Inclusions contain aggregates of crystals with equigranular, hypidiomorphic to allotriomorphic texture. Sometimes granophyric to nano- to microgranophyric intergrowths of quartz and feldspars are also present (Figure 11A). Crystal grain-size ranges from hundreds of nm to a few µm, and minerals – especially micas - often appear to have grown from the inclusion walls, which represent preferred nucleation sites. Owing to these microstructural and compositional features (see below), the cryptocrystalline aggregate found within inclusions was named “nanogranite” (Cesare et al., 2009). SEM investigation of polished nanogranite inclusions exposed at the surface of host garnet suggests highly variable phase abundances and ratios. For example Figure 7b, showing a high proportion of biotite, would suggest that the trapped melt that crystallized wasn't an anatectic leucogranite, or that some peritectic biotite was entrained together with the melt in the inclusion. Since we were able to remelt completely the nanogranite inclusions (see below), since the composition of remelted glasses is homogeneous, and since the only unmelted crystals preserved in inclusions are zircon, apatite and ilmenite, we conclude that, owing to cut effects, the modal information that can be gained from SEM images are apparent and can be misleading, and that two-dimensional modal analysis of these small inclusions is unreliable. Other minerals, such as apatite, graphite, ilmenite, rutile and zircon, are also present in the nanogranites (e.g., Figures 11A to C); in most cases, these phases are interpreted as solid inclusions that were present at the mineral-melt interface during MI entrapment. This is particularly evident for the case of rutile needles associated with nanogranites in the garnets of Ronda (Figure 11B).

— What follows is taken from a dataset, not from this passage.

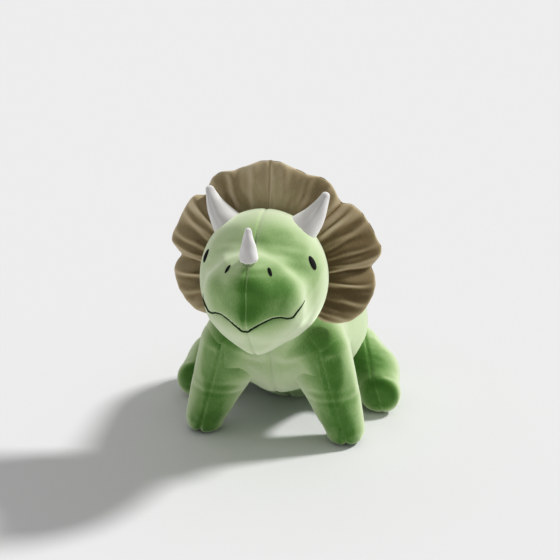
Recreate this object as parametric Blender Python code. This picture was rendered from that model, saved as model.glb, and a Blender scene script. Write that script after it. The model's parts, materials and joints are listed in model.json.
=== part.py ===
"""Stuffed three-horned dinosaur, sewn from velvet panels over fibre filling.

The toy sits on the floor (z = 0), faces -Y and is symmetric about X = 0; +X is its own left side.
Every soft part is a smooth blend of balls and ellipsoids. Skin panels are patches of the form's
surface, one fabric thick, and the filling is the same form one fabric thickness further in.
"""
import math

import bpy
import numpy as np

MM = 0.001

# Fabric and clearances
SKIN = 2.0 * MM          # velvet with its pile
SEAM = 0.6 * MM          # gap between two panels along their seam, and between skin and filling
JOINT_GAP = 0.7 * MM     # gap between two bodies that move past each other
FORE_AFT = -4.03 * MM      # shift that centres the toy's length on the origin

# Head: a cranium ball that turns in the neck, a muzzle and a jaw in front of it
HEAD_PIVOT = np.array([0.0, -95.0, 190.0]) * MM
CRANIUM = np.array([61.0, 62.0, 64.0]) * MM
MUZZLE_CENTRE = np.array([0.0, -136.0, 199.0]) * MM
MUZZLE = np.array([49.0, 48.0, 34.0]) * MM
JAW_CENTRE = np.array([0.0, -126.0, 168.0]) * MM
JAW = np.array([46.0, 47.0, 41.0]) * MM
HEAD_BALL = 65.0 * MM    # everything of the head near the neck is inside this ball
MOUTH_POINT = np.array([0.0, -176.0, 172.0]) * MM

# Neck pad between the head ball and the torso's hollow
NECK_THICKNESS = 8.0 * MM
NECK_HOLLOW = HEAD_BALL + NECK_THICKNESS + 2 * JOINT_GAP
NECK_HALF_ANGLE = math.radians(21)

# Torso: a narrow chest between the front legs and a broad rump that sits on the floor
CHEST_CENTRE = np.array([0.0, -8.0, 102.0]) * MM
CHEST = np.array([48.0, 60.0, 58.0]) * MM
CHEST_HALF_WIDTH = 35.5 * MM
ARMPIT_BACK = 2.0 * MM
ARMPIT_SLOPE = 1.0
BARREL_CENTRE = np.array([0.0, 24.0, 104.0]) * MM
BARREL = np.array([62.0, 56.0, 60.0]) * MM
RUMP_CENTRE = np.array([0.0, 64.0, 78.0]) * MM
RUMP = np.array([82.0, 73.0, 88.0]) * MM
TORSO_CORE = np.array([0.0, 38.0, 100.0]) * MM
HIP_NORMAL = np.array([0.94, 0.0, -0.3412])
HIP_OFFSET = 44.5 * MM

# Tail: a domed root that turns in a shallow hollow of the rump, tapering down to the back
TAIL_PIVOT = np.array([0.0, 148.0, 46.0]) * MM
TAIL_DOME = 32.0 * MM
TAIL_START = np.array([0.0, 121.0, 63.0]) * MM
TAIL_START_RADIUS = 25.0 * MM
TAIL_TIP_CENTRE = np.array([0.0, 182.0, 24.6]) * MM
TAIL_TIP_RADIUS = 10.0 * MM

# Legs of the left side; the right side mirrors them
SHOULDER = np.array([50.0, -36.0, 98.0]) * MM
SHOULDER_BALL = 28.0 * MM
FRONT_FOOT = np.array([72.0, -39.0, 15.0]) * MM
FRONT_FOOT_BALL = 20.5 * MM
HIP = np.array([64.0, 76.0, 48.0]) * MM
HIP_BALL = 32.0 * MM
KNEE = np.array([86.0, 63.0, 29.5]) * MM
KNEE_BALL = 29.0 * MM
HIND_FOOT = np.array([99.0, 35.0, 19.5]) * MM
HIND_FOOT_BALL = 21.5 * MM
HIND_CORE_SHIFT = np.array([12.0, 0.0, -8.0]) * MM

HORN_LIFT = 1.2 * MM     # seam allowance between a horn's rim and the head

# Horns, as base point on the head, tip centre, base and tip radius
BROW_HORN = (np.array([31.5, -86.0, 236.0]) * MM, np.array([54.5, -76.0, 265.5]) * MM, 13.0 * MM, 3.8 * MM)
NOSE_HORN = (np.array([0.0, -158.0, 224.0]) * MM, np.array([0.0, -162.0, 259.0]) * MM, 10.5 * MM, 3.2 * MM)

# Frill: a padded collar of five scalloped lobes behind the head
FRILL_RADIUS = 99.0 * MM
FRILL_FRONT = -66.0 * MM
FRILL_THICKNESS = 13.0 * MM
FRILL_END = math.radians(-46)
NOTCHES = (math.radians(44), math.radians(-1))
FRILL_NOTCH = 9.0 * MM   # depth of the outline between two lobes
FRILL_CROWN = 4.0 * MM   # extra height of the top lobe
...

Nanogranite inclusions display a variable micro- to nano-porosity (Figures 11 C and D), that is commonly greater in the samples from Ronda. Although microcavities in inclusions exposed on the sample surface prepared for EMP or SEM investigation might be an artifact due to polishing, we have verified by Raman spectroscopy the presence of fluid-filled pores in nanogranite inclusions below the sample surface. These observations support the inference made by Cesare et al. (2009) that porosity forms by melt crystallization due to the higher density of solids with respect to the trapped melt. In the case of hydrous melts, the porosity is likely to contain exsolved fluids, in particular H2O.
Diametrically opposite decrepitation tails often occur where the host shows evidence of deformation and microcracking (Figure 12). These inclusions and samples should be avoided as decrepitation may have induced or facilitated alteration of the original microstructural and compositional features of the inclusion.
Microstructural features of the nanogranites that indicate crystallization from a melt are: (i) euhedral mineral shapes, in particular of biotite; (ii) high interfacial energy boundaries between minerals; (iii) nanogranophyric intergrowths, commonly recognized in plutonic rocks; and (iv) cuspate, thin elongate pockets or films of an unknow phase (possibly amorphous, still requires TEM investigation) that strongly resemble melt pseudomorphs, although 2-3 orders of magnitude thinner (Figure 13) than those previously described (Holness and Sawyer, 2008).
Nevertheless, the most convincing evidence that these inclusions represent trapped anatectic melts is that the melt phase, quenched as glass, can still be found within them (see below).